In eastern Europe, on the other hand, that process was disrupted by a political intervention that placed formidable constraints on what could be studied and how it could be approached (especially in politics and economics). And the process of realignment is trickier since the disciplines are more out of sync and the choice of research programs is now strongly influenced by outside trends (for many reasons) and varies significantly by field. So, while I am often reminded of how little we know about the past, generally speaking, that sense is even more overwhelming in the case of, say, Russia. (If you are wondering what, specifically, I have in mind, my running list of things to research in my next life will be the subject of a future post.)
The second of these larger problems concerns the way we choose subjects of study. I noted that academic fashions had changed by the time the archives in eastern Europe had opened again. But the academic enterprise has changed as well, and this, too, has surely affected research agendas – and not only in eastern Europe. There are greater pressures on researchers worldwide that constrain decisions about what to work on: those outside the anglophone world, for instance, feel it necessary to conform to research agendas that will enable them to publish in top anglophone journals in order to secure funding. This is underscored by the demands of an increasingly global academic job market. And then there is the relentless emphasis on “productivity” and the blunt instruments (quantity of output!) used to assess it.

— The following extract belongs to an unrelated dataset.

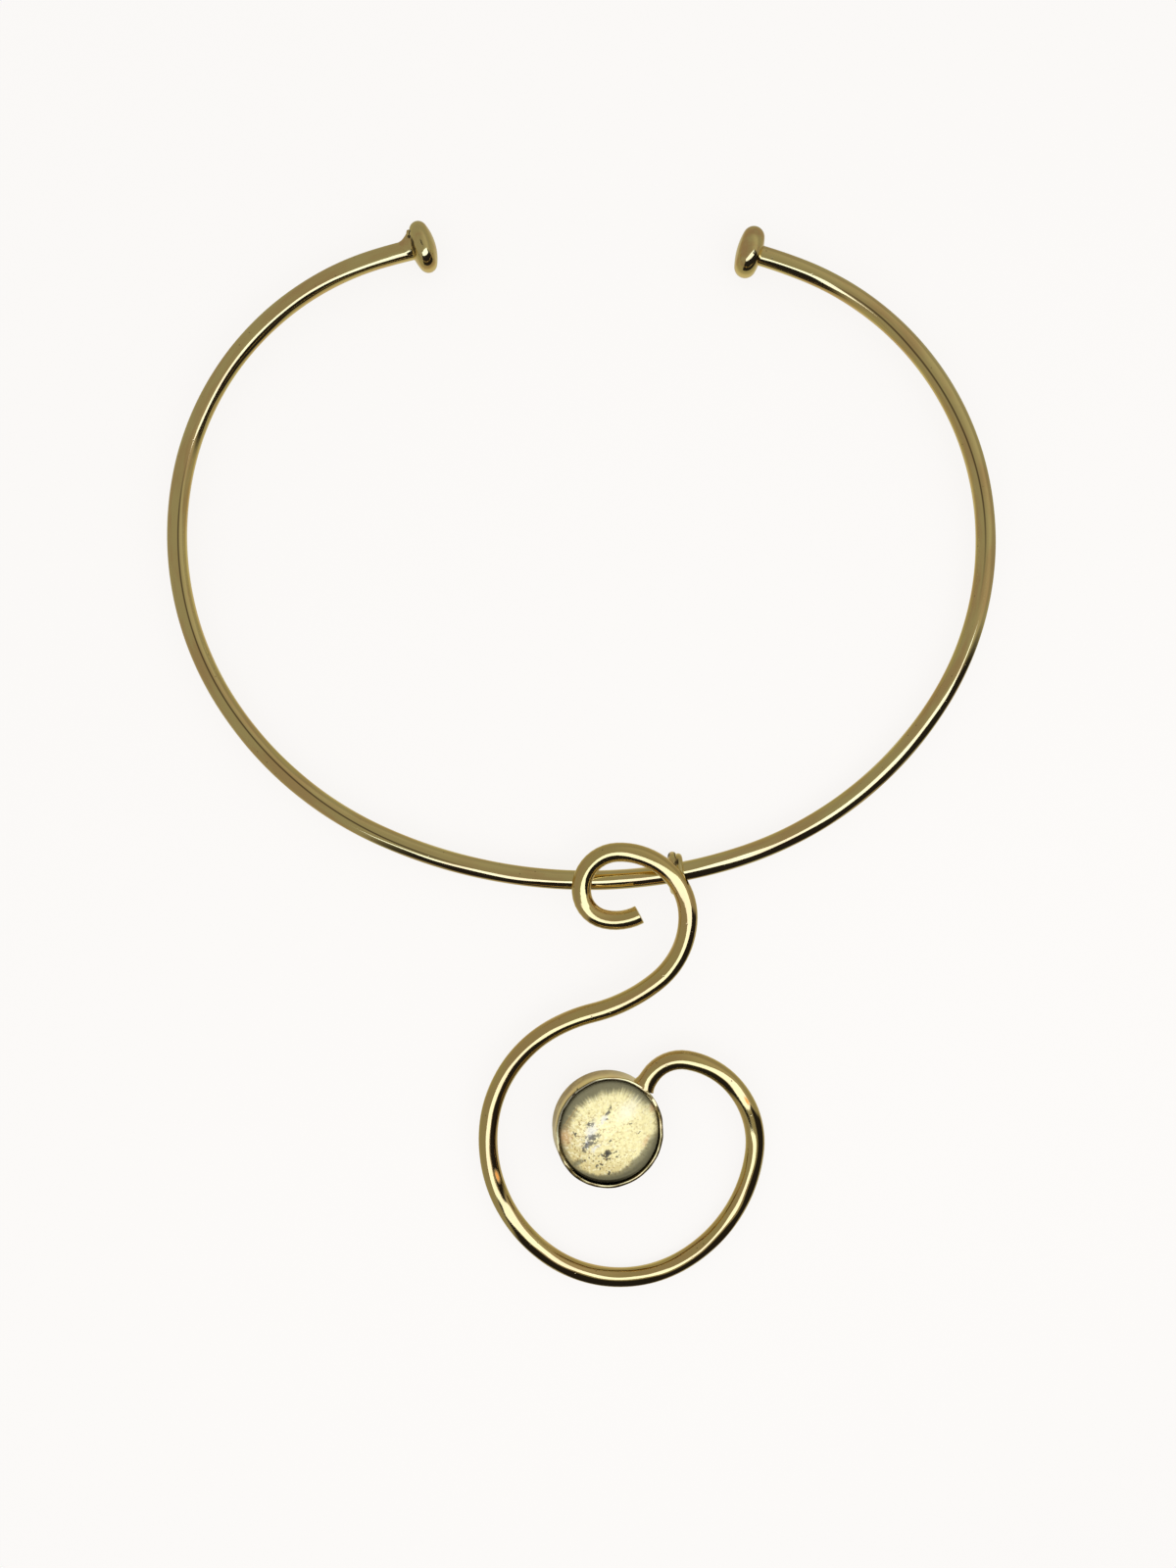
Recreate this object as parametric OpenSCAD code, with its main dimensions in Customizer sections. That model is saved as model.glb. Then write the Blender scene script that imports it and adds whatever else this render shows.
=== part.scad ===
// Open neck ring of stiff round wire with a swirl pendant and a domed stone.
// It lies flat: X runs across the neck, Y from the pendant up to the open ends, Z up from the surface.
// The origin is under the middle of the whole piece, on the surface that it lies on.

/* [Neck wire] */
// Diameter of the neck wire
neck_d = 3.2; // [2.4:0.1:3.4]
// Direction of the neck wire at the bail, turned up from X
neck_heading = 9.5; // [6:0.5:14]

/* [End buttons] */
// Diameter of the flattened buttons
button_d = 8.2; // [7.6:0.1:9.2]
// Rounding of the left button's edge
left_button_edge = 1.3; // [1:0.05:1.6]
// Height of the left button's outer face over its middle
left_button_front = 2.4; // [1.9:0.05:2.6]
// Height of the left button's inner face over its middle
left_button_back = 1.7; // [1.65:0.05:2]
// Rounding of the right button's edge
right_button_edge = 1.8; // [1.4:0.05:1.85]
// Height of the right button's two faces over its middle
right_button_face = 2.1; // [1.95:0.05:2.4]
// How far back from the left button's middle the solder flare behind it starts
flare_start = 2.9; // [2.6:0.05:3.2]
// Length of the solder flare
flare_length = 2; // [1.6:0.1:2.2]
// Radius of the flare inside the button
flare_r = 2.5; // [2.2:0.1:2.7]
// How far the flare sits off the wire's middle, towards the outside of the ring
flare_offset = 0.8; // [0.6:0.1:1]

/* [Bail] */
// Place of the bail's middle across the piece
bail_x = 14.76; // [13:0.02:17]
// Place of the bail's middle along the piece
bail_y = -18.9; // [-21:0.02:-17]
// Inside diameter of the bail ring
bail_bore = 3.9; // [3.8:0.05:4.2]
// Thickness of the bail ring's band
bail_band = 1.6; // [1.2:0.1:1.8]
// Width of the bail ring along the neck wire
bail_width = 2.3; // [1.8:0.1:2.6]
// How far the bail ring sits to the right of the place where the two wires cross
bail_offset = 0.7; // [0:0.1:0.8]

/* [Pendant wire] */
// Diameter of the pendant wire
swirl_d = 3.1; // [2.6:0.1:3.1]
// Height of the pendant wire's axis over the bail's axis
swirl_rise = 3.4; // [3.4:0.05:3.6]
// Direction of the pendant wire where it leaves the bail, turned from the bail's axis
swirl_heading = -53.5; // [-56:0.5:-49]
// Length of the straight end that meets the cup
swirl_stub = 2; // [1.8:0.1:2.2]

/* [Cup and stone] */
// Place of the cup's base from the bail, along the bail's axis
cup_across = -13.8; // [-15:0.1:-13]
// Place of the cup's base from the bail, down the pendant
cup_down = 40.6; // [40:0.1:41]
// Height of the cup's base over the bail's axis
cup_base_rise = 1.4; // [1.4:0.1:1.8]
// Lean of the cup to the right
cup_lean = 9; // [4:0.5:10]
// Width of the cup over its short side
cup_d = 17.9; // [17:0.1:18]
// How much longer the cup is than it is wide
cup_stretch = 0.7; // [0.2:0.1:1]
// Thickness of the cup's wall
cup_wall = 0.6; // [0.5:0.05:0.8]
// Thickness of the cup's floor
cup_floor = 0.8; // [0.6:0.1:1.2]
// Height of the cup from its base to the rim
cup_height = 4.8; // [4.4:0.1:5.2]
// Gap between the stone and the cup's wall and floor
stone_gap = 0.12; // [0.05:0.01:0.2]
// Height of the stone's straight side
stone_girdle = 3.3; // [2.8:0.1:3.6]
// Height of the dome over the straight side
stone_dome = 2.9; // [2:0.1:3.6]

/* [Hidden] */
$fn = 64;

// Columns of the bend tables: radius in millimetres and turn in degrees, left turns positive
RADIUS = 0;
TURN = 1;

// Neck wire from the bail round to the left end
left_bends = [
    [82.5, -34],
    [58.5, -32.5],
    [50.5, -46.5],
    [46, -60],
    [100, -3.9],
];
// Neck wire from the bail round to the right end
right_bends = [
    [77, 9.5],
    [60, 40],
    [49, 44.5],
    [47, 55],
    [90, 5.9],
];
// Pendant wire from the bail back over the small curl to its cut end
curl_bends = [
    [11.25, 52],
    [6, 100],
    [4.75, 65],
    [8.25, 40.5],
];
// Pendant wire from the bail down the S and round the swirl to the cup
swirl_bends = [
    [10.25, -41],
    [13.5, -50],
    [26.5, -25.5],
    [26.5, 14],
    [21, 57],
    [24, 58.5],
    [20, 68],
    [24.5, 51.5],
    [14.5, 49.5],
    [13, 37.5],
    [6, 67],
];

// Collar that covers the place where one bend of a wire goes over into the next
collar_rise = 0.04;
collar_length = 0.6;
// Radius of the flare's thin end, which starts inside the wire
flare_thin_r = 0.7;
// Steps in the half section of a button's face and of its rounded edge
FACE_STEPS = 4;
EDGE_STEPS = 8;

brass = [0.72, 0.6, 0.33];
gold_stone = [0.9, 0.86, 0.62];

button_r = button_d / 2;
swirl_r = swirl_d / 2;
bail_outer_r = bail_bore / 2 + bail_band;
bail_edge = bail_band / 2;
bail_mid_r = bail_bore / 2 + bail_edge;
bail_z = bail_outer_r;

// Point and heading at the end of a bend that starts at a point and heading
function bend_point(from, heading, bend, turned) =
    let (side = sign(bend[TURN]), r = bend[RADIUS])
    from + side * r * [sin(heading + turned) - sin(heading), cos(heading) - cos(heading + turned)];

// Points of a whole run of bends, one for each degree
function run_points(bends, from, heading, i = 0) =
    i == len(bends) ? [] : concat(
        [for (s = [0 : abs(bends[i][TURN])]) bend_point(from, heading, bends[i], s * sign(bends[i][TURN]))],
        run_points(bends, bend_point(from, heading, bends[i], bends[i][TURN]), heading + bends[i][TURN], i + 1)
    );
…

Considerations like these create pressure to choose a project with a guaranteed payoff, not something that requires a lengthy reconnaissance mission to local archives that may or may not result in the identification of a suitable source base to address the question proposed. For historians, this might mean choosing a topic one knows can be addressed using an existing literature or an existing archive (those studying serfdom, for instance, know which estates or manors generated extensive source materials and are more likely to choose one of those rather than scouting around for possible sources in a little-studied region). For social scientists, this might mean letting the data available determine the question to be asked. A dataset in hand is, after all, worth two in some yet unidentified archive. The discovery of new sources takes time and there isn’t much of that on offer in the modern university context.
I’d like to think that fortune still favors the bold, in research as elsewhere, but as one who studies the effects of institutions, I’m also well aware that even the boldest can be thwarted by the existing incentive structure. So this is just a reminder – to myself as well as Broadstreet readers – that there are whole historical worlds in dusty stacks of documents no one has looked at yet (I’ve seen them, tied up in string in the corners of provincial archives in Russia!). What do you wish you knew about the way things worked in the past? Maybe it’s time to try and find some answers.